La Restituzione. La prima volta. E la lingua italiana

E’ stato un bel Natale. All’insegna della “Restituzione”. Così l’hanno voluto i Gracchi, che mi hanno commosso. Al mattino ci siamo addensati attorno all’alberello, alla stella di Natale e a uno dei quattro presepi minori (dove il Gesù Bambino è un manufatto dell’Accademia di Bologna), e lì Dora mi ha consegnato una letterina: “arriva il tempo in cui i figli restituiscono ai genitori quel che hanno ricevuto; io so ancora perfettamente ‘la canzone del sole’”. Bello il concetto, commovente di suo, ma non riuscivo a interpretarlo. Che voleva dire? Allora lei è andata di là a prendere ciò che non poteva stare sotto l’albero senza sciuparmi la sorpresa: una chitarra. Perché circa quindici anni fa si era impadronita della mia per imparare a suonarla lei. Dopodiché la chitarra doveva essere scappata di casa perché a un certo punto non la si vide più. Bellissimo dono, e si deve pure essere spremuta, la poverina. Anche Carlo ha voluto restituire. Mi sono trovato i Cd di Bruce che nel tempo mi aveva scippato, portandoseli via quando è andato ad abitare da solo. Anzi, mi ha spiegato, all’inizio ti portavo via i vinile. Ora non li sentiresti più, invece così li puoi sentire…Dolcezze.

Come dolcezze sono gli appunti con cui sto scrupolosamente preparando le mie lezioni. Mi sembra (ma così è in effetti) di tornare indietro di tanti anni. E’da dodici infatti che non tengo un corso all’università. E sapete che cosa mi inorgoglisce, siore e siori blogghisti? Il fatto che il 7 gennaio presso la facoltà di scienze politiche dell’Università di Milano si terrà la prima lezione del primo corso di Sociologia della criminalità organizzata nella storia dell’università italiana. Ah, queste sono soddisfazioni. Al 2009 siamo arrivati per farne un campo di studio vero e proprio…Un’altra cosa mi piace, anche se non ha in sé nulla di scientifico. Che siccome le lezioni si concentreranno tra il 7 e Pasqua, e si terranno dalle 16.30 alle 18.30, i ragazzi uscendo misureranno dalla luce che troveranno fuori nel tardo pomeriggio l’arrivo della primavera. Ah, fantastico, le lezioni e il profumo di primavera…
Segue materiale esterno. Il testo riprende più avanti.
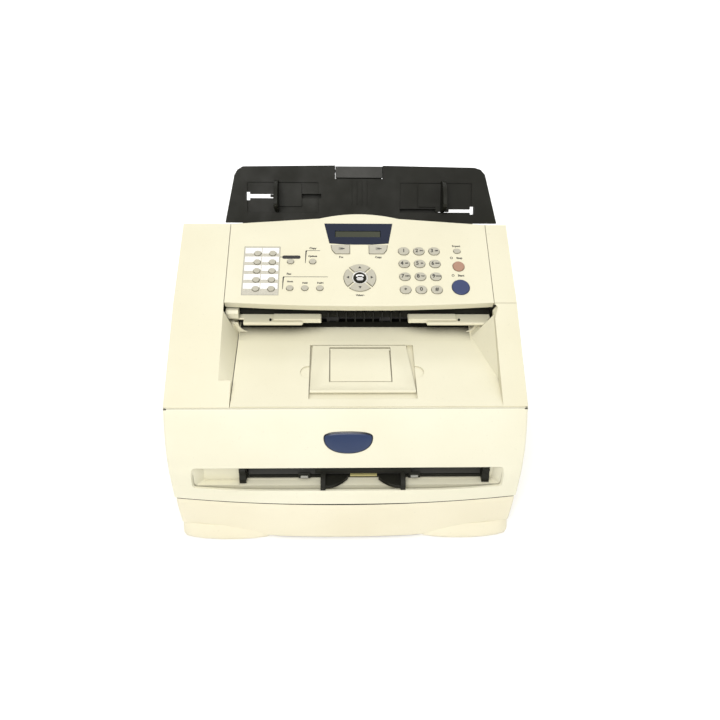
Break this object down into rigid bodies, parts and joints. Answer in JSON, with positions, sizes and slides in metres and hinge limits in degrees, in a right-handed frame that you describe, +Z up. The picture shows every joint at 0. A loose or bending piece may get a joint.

E, visto che siamo passati al non-scientifico, confesso di avere letto ieri per la prima volta “Il piccolo principe”. Semplicemente straordinario, concentrato di amore e di saggezza che ho profanato sulle pagine con qualche sottolineatura e qualche appunto. Uno sguardo fanciullesco l’ho dato anche alla Garzantina dello Sport, curata da Claudio Ferretti e Augusto Frasca. Me la sono fatta regalare da Emilia dopo averne visto la recensione di Gianni Mura su Repubblica. Bella e ricca e interessante. Voto 6, però. Perché si gioca “nelle file” della Sampdoria o della Lazio, non “nelle fila”, “le fila” si tirano. Perché Falcao era capace di segnare, ossia di fare gol, di realizzare reti, non di “finalizzare”, visto che “finalizzare” non vuol dire “concludere”. E anche perché quando si racconta la vita di uno che non c’è più, si mette tutto al passato remoto, non si frullano presente, passato e futuro come niente. Essantocielo, anche i giornalisti sportivi hanno il dovere di scrivere in buon italiano. Esattamente come quelli dei tg, in uno dei quali ieri ho sentito dire, di un tale, che “gli è stato insignito il premio…”. Guai, però, a chi volesse approfittare di questi obbrobri per dire che il buon italiano è “un must”! A Genova, da responsabile della comunicazione, sto facendo la guerra contro questi provincialismi da scuola di direzione aziendale (“europea”, naturalmente).

Mi raccomando, infine: divulgate la lieta novella del “discorso alla nazione” su questi schermi. Appuntamento per il popolo al 31 dicembre. Con voi affezionati lettori ci sentiremo anche prima.